Ahmadinejad’s Record
Since Ahmadinejad’s administration took office in 2005, it has crushed dissent, imprisoned protesters, tortured prisoners and escalated the execution rate.
Revolutionary Guard members raid apartment buildings, seizing television satellite dishes to stop citizens from being informed by outside media. They then import new dishes to sell to their victims, thereby profiting from ‘enforcing’ the mullahs’ wishes.
Nuclear Weapons
On September 2, extracts from an International Atomic Energy Agency (IAEA) report indicated increasing concern about “the possible existence in Iran of past or current undisclosed nuclear related activities involving military related organizations, ”including” ... the development of a nuclear payload for a missile.” Describing its information as “extensive and comprehensive”, and adding that “many member states” had provided evidence, the IAEA also said Tehran is preparing to enrich uranium at a new location, an underground bunker near Qom. Uranium enrichment can both produce fuel for a nuclear reactor and be used to make a nuclear warhead.

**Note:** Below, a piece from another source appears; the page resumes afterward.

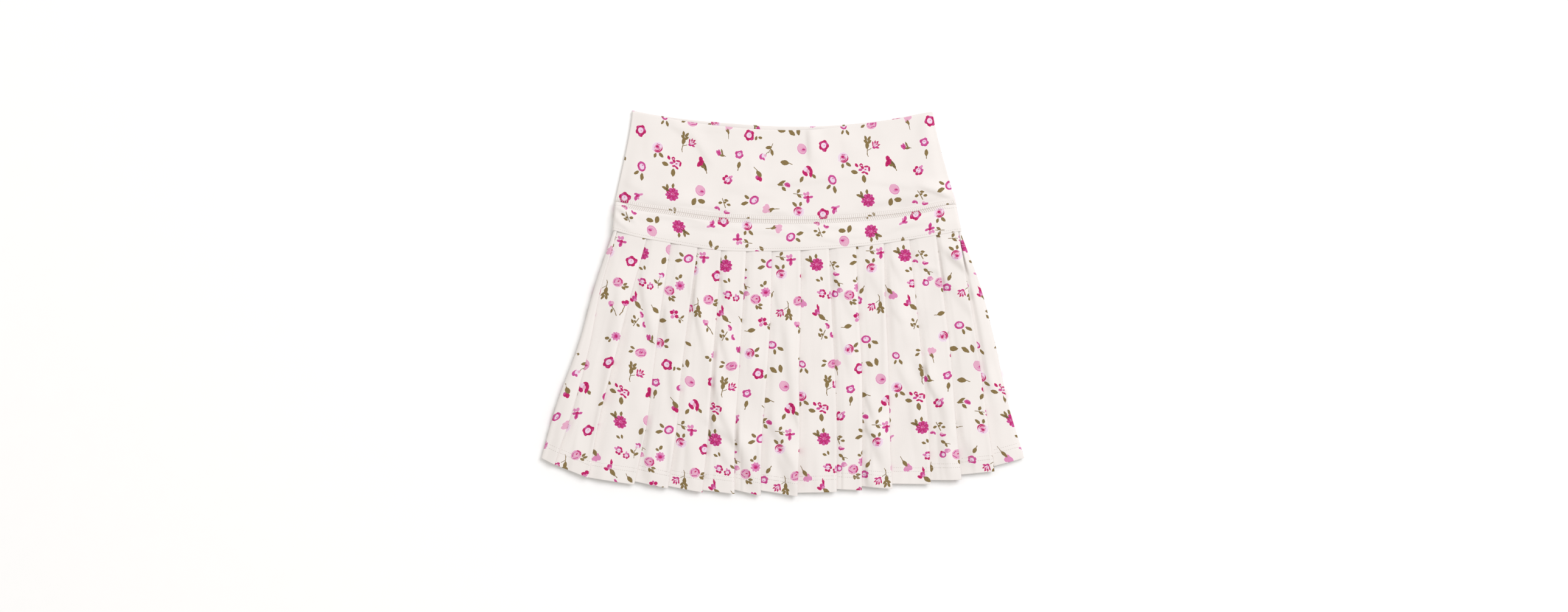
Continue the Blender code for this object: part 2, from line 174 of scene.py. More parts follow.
DRAWINGS = {
    "wreath": """
        magenta oval: 0 0.2 5 5 0, -2.6 3.4 2.1 2 30, 2.3 3.9 2.3 1.8 -30, 4.1 -0.8 1.5 2.3 10,
        -4 -0.6 1.6 2.4 -10, -0.6 -4.6 2.4 1.6 -15; orchid oval: 3.6 1.4 1.2 1.6 10;
        orchid stem: -1.6 -4.2 1 0.4 20, -2.6 4 0.9 0.35 40; deep stem: -4 1 1.2 0.4 80,
        2.7 -3 1 0.35 50; white oval: -0.1 0.5 2.8 2.9 25, 1 1.6 1.5 1.3 -30, -0.5 -1 1.7 1.3 0;
        light stem: 0.5 0.1 0.8 0.3 -40
    """,
    "striped rose": """
        white oval: 0 0 5.5 5.3 0; magenta oval: 0.6 -0.1 4.6 4.5 20;
        white oval: -0.3 0.5 4.4 4.2 20; magenta oval: 0 -0.6 3.3 3 0; pink oval: -0.4 0.2 3 2.8 0;
        white stem: -3 -3.2 1.6 0.6 40, 3.1 3 1.4 0.45 40; magenta oval: -0.8 0.8 1.7 1.2 25;
        orchid stem: -0.6 3.2 1.7 0.4 8; orchid oval: 0.7 0.1 1 0.9 0;
        olive leaf: 6.6 -4.9 3.3 1.5 -20, 1.2 -7.7 2.6 1.3 -80
    """,
    "pale disc": """
        light oval: 0 0 4.9 5.8 15; pink oval: 0 0.4 4.3 5.1 15; light oval: 0.7 -1 3.1 2.1 -28;
        pink oval: 0.2 -0.3 2.6 1.3 -28; orchid oval: 1.4 -1.2 2 1 -28;
        magenta oval: 1.8 -1.2 1.2 0.45 -28
    """,
    "leaf pair": """
        olive leaf: -3.9 0.6 4.6 2.1 -55, 3.4 -0.3 4.5 2 80
    """,
    "two leaves": """
        olive leaf: 4 1.6 4.1 2.2 6, -3.2 -1.4 4.2 2.2 84
    """,
    "ringlet": """
        orchid oval: 0 0 4.3 5.2 15; magenta stem: -3.2 1.2 1.6 0.35 75, 0.9 -4.3 1.2 0.3 10;
        white oval: 0.3 -0.1 2.3 3 15; orchid oval: 1.1 1.1 0.9 0.5 -40;
        olive leaf: -5.9 -5.9 3.2 1.5 28, -0.7 -10.4 4.2 1.7 85
    """,
    "tiny tulip": """
        orchid leaf: -1.9 1.9 2.7 1.3 108, -0.2 1.8 2.8 1.2 80; orchid oval: -0.9 0 2.2 1.9 30;
        magenta stem: -0.8 0.6 1.2 0.35 95; olive leaf: 2.7 0.4 3.6 0.9 88, 1.6 -2.7 3 1.1 -28;
        olive stem: 4.1 -4.1 1.2 0.35 -50
    """,
    "fan bud": """
        orchid leaf: 3.2 -0.4 3.6 2 -28; orchid oval: 4.2 -1.6 2.1 1.6 -50;
        magenta stem: 3.6 -1 1.6 0.4 -40; olive leaf: -1.8 3 4.3 1.3 14, -3.9 1.3 3.4 1.1 -18,
        -1.5 -3.6 3.2 1.6 -62
    """,
    "pale tulip": """
        pink oval: -2.4 1.7 2.2 3 24, 0.2 2.9 2.2 2.6 0, 2.7 2 2 2.8 -24, 0.1 -0.8 2.5 2.7 0;
        olive leaf: 1.9 -3.4 3.2 1.2 -52, 0.3 -3.4 2 0.8 -10; olive stem: 4.2 -7.4 3.2 0.38 -62
    """,
    "dusky tulip": """
        light oval: -2.3 1.7 2.1 2.9 24, 0.2 2.7 2.2 2.5 0, 2.5 1.9 1.9 2.7 -24,
        0.1 -0.7 2.4 2.6 0; olive leaf: 2.6 -4 4.2 1.7 -60; olive stem: 5.2 -9.2 3 0.38 -70
    """,
    "carnation": """
        pink oval: 4.1 0 3.6 3.1 45; magenta leaf: 1.5 0.3 3.1 0.9 108, 3 1.5 3.4 0.95 80,
        5 1.6 3.3 0.95 52, 6.3 -0.2 3.2 0.9 24; rose leaf: 5.9 -2.3 2.6 0.9 -4;
        rose oval: 3 -2.5 2.2 1.5 20; white leaf: 2.4 0.5 2 0.5 94; pink leaf: 4.1 0.8 2.3 0.6 64;
        white leaf: 5.1 -0.7 2 0.45 38; olive leaf: -7.3 5.6 2.9 1.3 -58, -3.6 5.7 3 1.3 62,
        -7 2.3 3 1.3 -30, -2.9 2.3 2.9 1.3 48, -5 -1.4 4.1 1.9 -84;
        olive stem: -4.3 -7.2 3.6 0.42 -84, -3.2 -11.7 1.3 0.38 -55, -2 -5.2 2.2 0.36 40
    """,
    "pale rose": """
        pink oval: 0 0 6.1 4.7 5, 2.4 2.2 3.2 2.7 0; orchid stem: -3.6 2.4 1.8 0.5 32,
        0.6 3.3 1.6 0.42 -12; light stem: 3.7 1.6 1.8 0.6 -62; orchid stem: 4.2 -1.2 1.6 0.45 -105,
        0.9 -2.7 2.6 0.5 -4; light stem: -3.5 -1.8 1.7 0.5 -48; light oval: 0.4 0.6 2.4 1.7 10;
        orchid stem: -0.9 0.9 1.3 0.4 62; magenta oval: 0.6 0.2 1 0.7 20;
        orchid stem: 2.1 0.6 1 0.36 -70
    """,
    "rose": """
        pink oval: 0 0 5.4 5.2 0; light oval: 0.9 0.7 3.9 3.6 0; pink oval: 0.1 0.2 2.8 2.5 0;
        magenta stem: 3.3 2.5 1.8 0.55 -50, 4.3 -0.4 1.4 0.5 -95;
        orchid stem: -1.6 -2.7 2.2 0.5 -15, -3.2 1.5 1.6 0.45 65; magenta oval: 0.8 0.9 1.2 0.7 25;
        olive leaf: 7.1 -3.2 2.6 1.1 18, 7.7 -6.2 2.7 1.2 -12, 4.6 -7 2.7 1.2 -55
    """,
    "pentagon": """
        orchid oval: 0 0 4 3.8 0, -2.5 2 1.9 1.7 40, 2.4 2.2 1.9 1.6 -40, 2.9 -1.4 1.6 1.8 10,
        -2.7 -1.4 1.7 1.8 0, 0.2 -3 2.2 1.4 0; magenta stem: -2.8 2.1 1.1 0.3 50,
        2.7 -2.5 1 0.3 40; white oval: 0.2 0.1 2.2 1.9 15; orchid stem: 0.5 0.7 0.8 0.35 -20;
        olive leaf: -1.9 -10.7 4 1.8 68; olive stem: -3.6 -15 1.2 0.4 72
    """,
    "sprig and hearts": """
        olive stem: 0.6 3.8 5.4 0.42 -46; olive leaf: 1.6 7.6 2.9 1.1 12, 6.1 4.4 2.5 1.2 6,
        -3.1 2.3 2.4 1.3 32, 1.3 4.9 1.9 0.9 30; pink oval: -4 -3.4 2.6 1.3 12;
        orchid oval: -4.6 -4.5 2.1 1.4 28, -1.7 -4.2 2 1.2 -38; pink oval: 6.6 -3.1 2.3 1.2 -8;
        orchid oval: 6.3 -4.8 2.2 1.1 -30, 9.2 -3.9 2.2 1.4 22; magenta oval: -4.1 -4.9 1 0.5 20,
        8 -4.7 1 0.5 0
    """,
    "butterfly": """
        light oval: 2.5 2.9 2.7 1.2 38; orchid oval: -2.3 1 1.7 1.1 30, 0.2 0.6 2.1 1.9 0;
        orchid leaf: -0.4 -2.6 3 1.5 -78; light oval: 1.9 -1.4 1.5 1 -45;
        magenta oval: 0 -0.1 1.3 1 20
    """,
    "star flower": """
        light oval: -0.8 3.9 1.9 2.3 20, -3.9 2.2 2.3 1.5 -20; orchid oval: 4 1.3 2.4 1.4 38;
        orchid leaf: 1.5 -3.3 4.1 1.9 -78; orchid oval: -2.2 -1.1 2.6 1.5 22;
        magenta oval: 0.6 0.4 2 1.5 10; magenta stem: 1.4 -3 1.5 0.5 -78;
        olive leaf: -12 3.4 3 1.6 78, -9.6 -1.5 3.4 1.3 -22; olive stem: -11.4 -0.2 5.4 0.38 10
    """,
    "five petals": """
        magenta oval: -0.7 3.3 2 1.6 10, -3.6 1.5 1.6 2 20, -2.8 -2.3 1.8 1.7 40,
        0.4 -3.8 2.3 1.3 0; orchid oval: 3.1 -2 1.9 1.5 30, 2.7 1 1.9 1.8 0;
        light oval: 4.3 1.9 1.8 1.2 25; white oval: -0.1 -0.1 2.4 2.4 0;
        orchid oval: -1.4 -1.1 1 0.5 30, 0.6 0.9 0.8 0.5 -20
    """,
    "daisy": """
        light oval: 3 0.2 2 1.3 4, 2.3 2.2 2 1.3 43, 0.5 3.2 2 1.3 82, -1.7 2.7 2 1.3 122,
        -3.1 0.8 2 1.3 163, -2.8 -1.6 2 1.3 208, -0.9 -3.1 2 1.3 252, 1.4 -3 2 1.3 293,
        2.9 -1.6 2 1.3 332; orchid oval: 0.1 0 2.4 2.1 0; magenta oval: 0.4 -0.3 1.5 1.1 10;
        orchid stem: -2.4 1.6 0.9 0.3 140, 2.4 1.5 0.9 0.3 35; olive leaf: -3.6 8.8 2.8 1.5 86,
        -5.9 5.2 2.2 1.2 -20
    """,
    "bouquet": """
        magenta oval: -8.3 3.3 2.2 1.5 -35, -3.4 4.2 1.9 1.8 40, -1.6 1.9 1.9 1.3 -30,
        2.4 3.6 2.6 1.1 12, 5.6 1.4 1.2 2.6 8; orchid oval: -3.4 -0.7 2.2 1.3 20;
        magenta oval: 0.2 -2.6 2.4 1 20, 3.4 -3.2 2.3 1.1 -20; white oval: 2.2 0.3 2.6 2.2 0,
        -3.2 3.7 0.9 0.6 30; magenta oval: 1.7 0.4 1.2 0.7 30; olive leaf: -9.4 -4 4 1.9 -4,
        1.7 -9.3 4.4 2.1 -72
    """,
    "cone tulip": """
        magenta oval: 0.6 3.7 2.2 3 -8, -1.6 -0.6 3 2.3 35, 1.5 -0.4 2.4 3.1 0;
        magenta leaf: -2.6 -1.4 2.8 1.6 40; deep stem: 0.5 1.9 1.9 0.4 80, -1.4 -0.3 1.4 0.35 60;
        dark olive leaf: 3.3 -4.8 5.2 1.5 -84; olive leaf: 1.1 -4.1 3 1.1 -32;
        olive stem: 3.7 -9.6 1.8 0.42 -86
    """,
    "turned bud": """
        orchid oval: -0.4 -2.8 1.8 2 30; magenta oval: 3.2 -2.7 3.1 1.9 -38, 1.4 -3.9 1.7 1.3 0;
        olive leaf: 0 1.3 4.3 2.1 -24; olive stem: -5.4 4.4 2.7 0.45 -22
    """,
    "branch and bud": """
        olive stem: 2.6 5.2 5.2 0.42 80, -0.4 -1.9 3 0.38 62; olive leaf: 0.2 5.3 3.9 1.6 26,
        5.1 1.6 3.9 1.5 -58; orchid oval: -4.2 -5.8 2.6 3.3 -20; white oval: -2.2 -4.6 2.6 2.7 0;
        pink oval: -0.9 -3.6 1.4 1.3 0; orchid leaf: -1.5 -7.7 2 1 -30
    """,
    "leaf": """
        olive leaf: -1 -0.4 5 2.4 14; olive stem: 5 1 2 0.42 2
    """,
    "sprig": """
        olive leaf: -2.4 1.5 3.4 1.6 -26, 1.6 -2 3 1.2 -58; olive stem: 1.8 0 4.6 0.4 -8
    """,
    "blossom": """
        rose oval: 0 -0.4 5.4 5 0, 5.6 -0.8 2 1.8 5; orchid oval: 4.7 2.5 2 1.8 30;
        rose oval: 2.1 4.5 1.8 2 0; orchid oval: -1.3 4.7 2 1.8 0; rose oval: -4.4 3 1.9 2 40;
        orchid oval: -5.6 -0.2 2.1 1.7 -5; rose oval: -4.4 -3.6 2 1.9 35;
        orchid oval: -1.4 -5.6 2.1 2 0; rose oval: 2 -5.8 2 2 0; orchid oval: 4.8 -4.2 2 1.7 -45;
        deep stem: 3.2 3.9 1.6 0.4 55, 0.3 3.9 1.2 0.35 95, -2.9 3.3 1.4 0.38 125,
        4.6 0.7 1.3 0.35 12, -4.2 1.3 1.2 0.35 160, -4.1 -1.9 1.4 0.38 24, 3.6 -2.6 1.6 0.38 -40,
        0.4 -4.6 1.5 0.36 88, -2.5 -3.9 1.3 0.35 58; light oval: 0.2 0 1.7 1.2 20;
        light stem: -3 1.9 0.6 0.3 -30, 2.4 -1.4 0.7 0.3 10; magenta oval: 0.6 0.1 0.9 0.6 0;
        olive leaf: -7.7 6.9 3.8 1.3 -42, -4.7 8.3 3.2 1.4 -84, 1.7 8.8 2.9 1.4 76;
        dark olive leaf: -5.1 5 2.6 1.3 -50
    """,
    "curl": """
        magenta oval: -3 -0.9 2.1 3.8 18, 2.6 3 3 2.2 -35, 3.9 -0.8 1.7 3.4 0;
        magenta leaf: 2.6 -4 3.8 1.7 68; deep stem: 3.2 1.4 1.6 0.4 70;
        white oval: -0.8 2.4 2.3 2.4 10; pink oval: 0.6 -0.2 1.4 2.2 0;
        olive leaf: -8.6 -5.5 3.6 1.7 38, 4.9 -7.4 2.9 1.4 -72
    """,
    "petal pair": """
        orchid oval: -2.4 -0.8 3.4 3.4 0; light oval: 3.4 0.8 2.7 2.6 0;
        pink oval: 5.1 -0.7 1.7 1.5 0; magenta oval: -2.3 2.5 1.2 0.9 0;
        white oval: -2 -1 1.7 1.7 0
    """,
    "trumpet": """
        magenta leaf: -1.5 4.2 4.2 1.1 -58; orchid oval: -1 0.1 3 2.4 -25;
        magenta oval: -3 -2.9 2.7 1.5 -8; light oval: 0.9 -1.1 2.1 1.3 -40;
        magenta stem: -2.3 0.6 1.3 0.35 -60; olive leaf: 5.3 -3.4 4.8 2 -20;
        olive stem: 10.2 -4.9 1.9 0.42 -8
    """,
    "clover": """
        magenta oval: -2.4 2.5 2.5 2.1 -45, 2.5 2.3 2.4 2.1 45, 2.4 -2.5 2.3 2.1 -45;
        light oval: -2.5 -2.4 2.4 2 45; orchid oval: -0.2 4.4 1.3 1.2 0; white oval: 0 0 1.6 1.5 0;
        orchid oval: 0.4 0.1 0.7 0.5 0; olive stem: 6.4 -5.6 3.9 0.4 -42;
        olive leaf: 8.9 -3.6 2.8 1.2 28, 5.2 -8.2 2.7 1.2 -78
    """,
    "twin tulips": """
        light oval: -8.4 5.6 1.9 3.1 14; pink oval: -6.3 5 1.8 2.9 -12;
        orchid oval: -7.6 3.4 2 1.3 10; magenta oval: 6 6.4 2.3 2 -30, 9.6 6.8 2.1 2.3 30;
        light oval: 7.6 4 2.5 1.8 0; magenta oval: 7.8 5.5 1.3 1 0;
        olive stem: -5.6 -0.4 3.2 0.5 -62, -3.3 -5.8 2.8 0.5 -72, 5.7 -0.2 3 0.5 66,
        3 -5.4 3 0.5 50; olive leaf: -7.4 -2.8 2.6 0.9 70
    """,
}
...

Having concealed its enrichment program for 18 years, Iran still insists that its nuclear program is entirely peaceful. It does not require nuclear energy for industrial purposes . when it has vast reserves of oil and natural gas. The UN Security Council has already imposed four rounds of sanctions for Tehran’s refusal to freeze its enrichment program, but inexplicably they do not yet apply to oil and gas, its major source of income. Six governments are negotiating with Iran over its nuclear program.
Nuclear proliferation is uniquely troubling because the regime threatens Israel with nuclear destruction. Consumed with hatred of Jews, it could use nuclear weapons.
Sanctions
Irwin Cotler, Canadian Member of Parliament and chair of the International Responsibility to Protect Coalition (IRPC), warns that Iran is on an “execution binge”, a “wholesale assault on the rights of its own people…It now leads the world in per-capita executions, many of which are in secret, taking place after arrests, detentions, beatings, torture, kidnappings, disappearances, and brief trials in which no evidence is presented.”
International sanctions, to be effective, must be enforced. Russia and China, which initially supported the UN sanctions resolution, are instead increasing business with Iran. Brazil, Turkey, Germany, Austria and Switzerland have increased their bilateral trade.
We cannot engage in negotiations with Iran to suspend uranium enrichment and combat the nuclear threat while simultaneously ignoring, marginalizing and sanitizing its other threats to world peace.
Regarding Tehran’s incitement to genocide against Israelis, it is astonishing that not one state party to the Genocide Convention of 1948 has to date initiated any of the mandated remedies under international law against Ahmadinejad.
Conclusion
Responsible governments, NGOs and individuals should, along with the IRPC:
Call for the creation of a special tribunal by the Security Council to deal with atrocities by Tehran officials. This request has already been sent to the 192 member countries of the International Bar Association.
Urge the U.N. to adopt a resolution regarding the issue of women’s and girls’ rights in Iran.
Call for the Commission on the Status of Women (CSW) to:
Convene a special session to discuss women’s rights in Iran
Send a special rapporteur
At in its capacity to stop the repression of women
Call for the disqualification of Iran’s membership at the CSW.
In short, people of goodwill everywhere must stand in robust solidarity with the Iranian people’s thirty year long struggle for dignity.